Would you restate, exactly as they appear, the lines from the one containing "obj.matrix_parent_inverse = Matrix.Identity(4)" through the end of the data below?
○ ○ ○
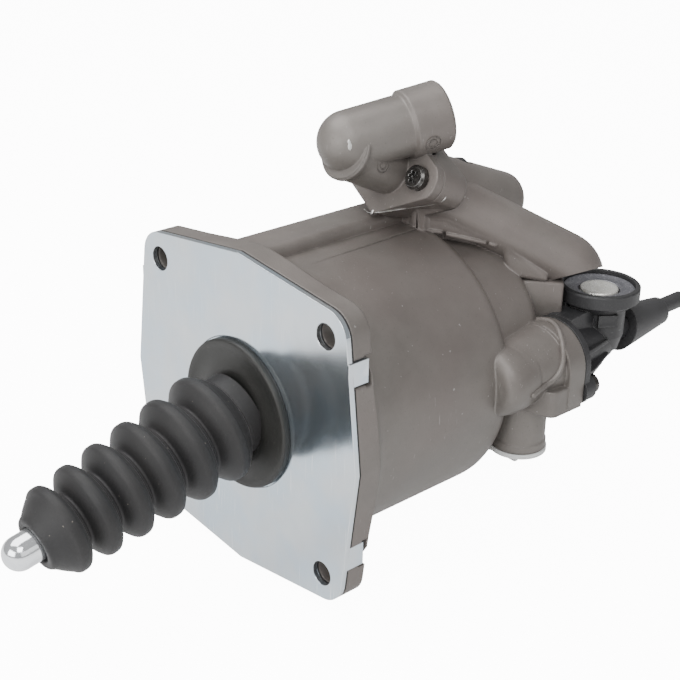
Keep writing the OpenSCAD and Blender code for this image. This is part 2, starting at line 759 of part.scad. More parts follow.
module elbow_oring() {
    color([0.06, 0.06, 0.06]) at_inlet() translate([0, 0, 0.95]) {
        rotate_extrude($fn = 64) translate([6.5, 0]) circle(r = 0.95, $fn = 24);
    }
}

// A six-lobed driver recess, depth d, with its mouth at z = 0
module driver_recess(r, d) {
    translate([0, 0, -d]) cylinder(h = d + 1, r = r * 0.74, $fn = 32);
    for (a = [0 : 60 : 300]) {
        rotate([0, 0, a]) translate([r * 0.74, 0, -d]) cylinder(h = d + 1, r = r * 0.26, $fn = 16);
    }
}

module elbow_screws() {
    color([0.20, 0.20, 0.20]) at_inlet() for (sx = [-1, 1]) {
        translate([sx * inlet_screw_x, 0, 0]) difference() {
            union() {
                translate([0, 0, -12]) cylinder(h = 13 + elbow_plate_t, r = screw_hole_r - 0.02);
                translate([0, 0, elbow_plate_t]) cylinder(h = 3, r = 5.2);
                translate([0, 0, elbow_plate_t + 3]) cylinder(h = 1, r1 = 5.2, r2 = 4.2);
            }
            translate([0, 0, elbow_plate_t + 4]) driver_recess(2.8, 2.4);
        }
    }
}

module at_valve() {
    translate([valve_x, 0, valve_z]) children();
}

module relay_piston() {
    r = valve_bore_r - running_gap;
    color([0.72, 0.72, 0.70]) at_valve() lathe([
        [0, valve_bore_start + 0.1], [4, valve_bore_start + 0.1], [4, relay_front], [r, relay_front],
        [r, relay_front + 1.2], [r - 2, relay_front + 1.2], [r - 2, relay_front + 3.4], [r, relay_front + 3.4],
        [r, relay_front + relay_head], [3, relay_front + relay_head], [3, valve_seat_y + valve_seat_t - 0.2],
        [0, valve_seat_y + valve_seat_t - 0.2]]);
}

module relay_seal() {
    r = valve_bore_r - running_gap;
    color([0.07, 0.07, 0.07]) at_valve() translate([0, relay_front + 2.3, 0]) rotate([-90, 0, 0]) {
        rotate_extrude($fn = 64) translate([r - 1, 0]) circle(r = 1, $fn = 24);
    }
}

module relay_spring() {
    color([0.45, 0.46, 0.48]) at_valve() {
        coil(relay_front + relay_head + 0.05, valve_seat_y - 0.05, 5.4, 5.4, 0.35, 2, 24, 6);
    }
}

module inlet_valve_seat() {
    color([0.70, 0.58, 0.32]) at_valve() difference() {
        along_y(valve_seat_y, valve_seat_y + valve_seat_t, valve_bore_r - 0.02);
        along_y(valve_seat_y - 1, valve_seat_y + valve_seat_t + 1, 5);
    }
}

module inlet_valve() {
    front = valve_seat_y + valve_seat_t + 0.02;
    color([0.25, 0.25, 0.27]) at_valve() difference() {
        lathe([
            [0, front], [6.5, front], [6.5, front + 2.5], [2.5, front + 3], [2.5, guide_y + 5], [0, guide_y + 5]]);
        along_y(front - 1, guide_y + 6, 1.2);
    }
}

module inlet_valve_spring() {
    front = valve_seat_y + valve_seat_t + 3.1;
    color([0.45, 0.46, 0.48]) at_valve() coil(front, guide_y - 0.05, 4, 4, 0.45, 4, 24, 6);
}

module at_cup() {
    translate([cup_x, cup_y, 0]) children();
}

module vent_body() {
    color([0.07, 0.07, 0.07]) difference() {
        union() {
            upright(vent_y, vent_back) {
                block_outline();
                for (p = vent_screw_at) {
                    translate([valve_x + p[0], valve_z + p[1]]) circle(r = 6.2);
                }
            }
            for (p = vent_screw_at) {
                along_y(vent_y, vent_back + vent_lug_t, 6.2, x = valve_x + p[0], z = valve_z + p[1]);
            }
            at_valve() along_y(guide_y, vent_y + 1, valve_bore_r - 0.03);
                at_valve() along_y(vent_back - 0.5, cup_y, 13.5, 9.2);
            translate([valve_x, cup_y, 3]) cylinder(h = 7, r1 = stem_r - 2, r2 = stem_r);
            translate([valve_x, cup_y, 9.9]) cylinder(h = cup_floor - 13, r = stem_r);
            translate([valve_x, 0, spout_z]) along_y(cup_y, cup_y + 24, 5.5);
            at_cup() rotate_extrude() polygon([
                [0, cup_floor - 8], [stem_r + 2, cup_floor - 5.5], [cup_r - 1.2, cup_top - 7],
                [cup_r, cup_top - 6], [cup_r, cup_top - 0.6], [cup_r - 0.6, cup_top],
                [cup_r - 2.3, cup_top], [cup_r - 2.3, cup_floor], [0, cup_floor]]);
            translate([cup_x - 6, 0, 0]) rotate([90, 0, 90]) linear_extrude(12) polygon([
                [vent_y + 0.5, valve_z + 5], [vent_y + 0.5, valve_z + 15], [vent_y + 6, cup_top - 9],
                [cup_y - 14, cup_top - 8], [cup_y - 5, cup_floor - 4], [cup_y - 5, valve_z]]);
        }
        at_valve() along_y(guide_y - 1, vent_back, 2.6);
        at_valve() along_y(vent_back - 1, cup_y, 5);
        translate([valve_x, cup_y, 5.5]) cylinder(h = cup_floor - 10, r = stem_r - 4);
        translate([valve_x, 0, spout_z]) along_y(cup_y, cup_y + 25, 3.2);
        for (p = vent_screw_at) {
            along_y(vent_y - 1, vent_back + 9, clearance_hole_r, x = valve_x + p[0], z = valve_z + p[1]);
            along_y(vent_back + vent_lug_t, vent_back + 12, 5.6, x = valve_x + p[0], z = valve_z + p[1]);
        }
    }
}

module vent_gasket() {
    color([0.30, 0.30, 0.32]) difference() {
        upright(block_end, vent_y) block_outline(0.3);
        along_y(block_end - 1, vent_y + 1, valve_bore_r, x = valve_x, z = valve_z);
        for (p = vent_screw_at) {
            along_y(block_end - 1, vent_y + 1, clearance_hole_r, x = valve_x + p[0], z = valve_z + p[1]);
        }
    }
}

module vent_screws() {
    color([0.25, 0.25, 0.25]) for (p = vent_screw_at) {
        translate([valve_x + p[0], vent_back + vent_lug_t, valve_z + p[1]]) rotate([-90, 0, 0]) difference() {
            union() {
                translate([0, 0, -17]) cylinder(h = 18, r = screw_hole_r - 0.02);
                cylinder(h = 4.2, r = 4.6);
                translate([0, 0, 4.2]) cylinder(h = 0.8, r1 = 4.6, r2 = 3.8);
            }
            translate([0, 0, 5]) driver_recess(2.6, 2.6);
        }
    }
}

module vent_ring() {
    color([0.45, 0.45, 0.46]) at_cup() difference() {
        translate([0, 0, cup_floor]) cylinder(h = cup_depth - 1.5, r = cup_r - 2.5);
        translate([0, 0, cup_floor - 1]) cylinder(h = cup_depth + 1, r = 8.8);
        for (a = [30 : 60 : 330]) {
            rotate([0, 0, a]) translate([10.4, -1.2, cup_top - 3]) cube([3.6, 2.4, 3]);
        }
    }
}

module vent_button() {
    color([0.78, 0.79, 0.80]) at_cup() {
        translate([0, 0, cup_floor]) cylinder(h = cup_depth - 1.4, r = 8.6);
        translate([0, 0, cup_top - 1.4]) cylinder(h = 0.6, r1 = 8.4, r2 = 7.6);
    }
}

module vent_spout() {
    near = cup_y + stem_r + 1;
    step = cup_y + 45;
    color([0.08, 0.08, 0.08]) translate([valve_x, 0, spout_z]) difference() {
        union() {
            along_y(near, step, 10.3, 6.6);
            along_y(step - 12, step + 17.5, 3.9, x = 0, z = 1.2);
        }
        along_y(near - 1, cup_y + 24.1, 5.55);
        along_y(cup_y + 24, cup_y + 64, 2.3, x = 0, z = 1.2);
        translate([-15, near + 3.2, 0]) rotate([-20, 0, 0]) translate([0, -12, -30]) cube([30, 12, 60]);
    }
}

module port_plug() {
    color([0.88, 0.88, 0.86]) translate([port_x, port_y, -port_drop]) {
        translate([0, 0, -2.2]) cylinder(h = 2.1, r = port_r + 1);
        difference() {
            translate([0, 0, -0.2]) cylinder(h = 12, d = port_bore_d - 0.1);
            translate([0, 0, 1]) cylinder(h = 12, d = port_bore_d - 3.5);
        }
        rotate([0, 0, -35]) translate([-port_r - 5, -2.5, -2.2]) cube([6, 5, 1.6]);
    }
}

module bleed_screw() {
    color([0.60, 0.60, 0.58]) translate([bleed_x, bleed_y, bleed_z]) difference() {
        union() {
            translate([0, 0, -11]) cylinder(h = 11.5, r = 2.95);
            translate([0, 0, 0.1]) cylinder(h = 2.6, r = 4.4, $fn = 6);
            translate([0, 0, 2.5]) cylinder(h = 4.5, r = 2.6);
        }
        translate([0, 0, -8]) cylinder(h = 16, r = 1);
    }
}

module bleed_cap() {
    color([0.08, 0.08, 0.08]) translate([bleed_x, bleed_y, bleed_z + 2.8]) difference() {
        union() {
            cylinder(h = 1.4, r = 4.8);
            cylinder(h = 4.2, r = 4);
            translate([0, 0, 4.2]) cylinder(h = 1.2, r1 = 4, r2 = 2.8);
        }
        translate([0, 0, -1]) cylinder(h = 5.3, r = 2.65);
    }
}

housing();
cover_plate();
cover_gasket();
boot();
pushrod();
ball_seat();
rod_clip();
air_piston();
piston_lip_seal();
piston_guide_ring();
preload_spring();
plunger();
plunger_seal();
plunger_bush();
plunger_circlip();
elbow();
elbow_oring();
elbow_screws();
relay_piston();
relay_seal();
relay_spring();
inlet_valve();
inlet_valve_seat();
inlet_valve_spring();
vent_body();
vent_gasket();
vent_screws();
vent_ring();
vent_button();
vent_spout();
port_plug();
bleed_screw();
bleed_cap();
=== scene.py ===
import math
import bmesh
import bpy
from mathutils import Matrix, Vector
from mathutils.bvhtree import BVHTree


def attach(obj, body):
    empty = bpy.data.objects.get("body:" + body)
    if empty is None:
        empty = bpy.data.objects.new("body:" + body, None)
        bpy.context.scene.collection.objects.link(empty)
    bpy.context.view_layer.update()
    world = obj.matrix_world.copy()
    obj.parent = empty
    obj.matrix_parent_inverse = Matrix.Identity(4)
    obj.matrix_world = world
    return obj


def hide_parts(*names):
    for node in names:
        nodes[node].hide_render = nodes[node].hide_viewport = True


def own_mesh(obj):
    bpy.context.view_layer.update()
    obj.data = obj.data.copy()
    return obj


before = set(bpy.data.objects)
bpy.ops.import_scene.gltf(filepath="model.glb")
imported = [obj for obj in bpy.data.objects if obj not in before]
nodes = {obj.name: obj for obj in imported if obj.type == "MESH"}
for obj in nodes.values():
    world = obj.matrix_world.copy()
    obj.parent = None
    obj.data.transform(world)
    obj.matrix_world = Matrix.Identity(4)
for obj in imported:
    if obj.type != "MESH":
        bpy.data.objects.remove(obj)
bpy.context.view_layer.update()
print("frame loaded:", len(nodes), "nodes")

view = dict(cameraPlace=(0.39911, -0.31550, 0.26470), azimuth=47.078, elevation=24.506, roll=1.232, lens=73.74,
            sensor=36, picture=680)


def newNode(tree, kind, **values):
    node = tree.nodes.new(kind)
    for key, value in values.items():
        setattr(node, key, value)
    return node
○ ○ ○
## EXERCISE SOLUTION
    obj.matrix_parent_inverse = Matrix.Identity(4)
    obj.matrix_world = world
    return obj


def hide_parts(*names):
    for node in names:
        nodes[node].hide_render = nodes[node].hide_viewport = True


def own_mesh(obj):
    bpy.context.view_layer.update()
    obj.data = obj.data.copy()
    return obj


before = set(bpy.data.objects)
bpy.ops.import_scene.gltf(filepath="model.glb")
imported = [obj for obj in bpy.data.objects if obj not in before]
nodes = {obj.name: obj for obj in imported if obj.type == "MESH"}
for obj in nodes.values():
    world = obj.matrix_world.copy()
    obj.parent = None
    obj.data.transform(world)
    obj.matrix_world = Matrix.Identity(4)
for obj in imported:
    if obj.type != "MESH":
        bpy.data.objects.remove(obj)
bpy.context.view_layer.update()
print("frame loaded:", len(nodes), "nodes")

view = dict(cameraPlace=(0.39911, -0.31550, 0.26470), azimuth=47.078, elevation=24.506, roll=1.232, lens=73.74,
            sensor=36, picture=680)


def newNode(tree, kind, **values):
    node = tree.nodes.new(kind)
    for key, value in values.items():
        setattr(node, key, value)
    return node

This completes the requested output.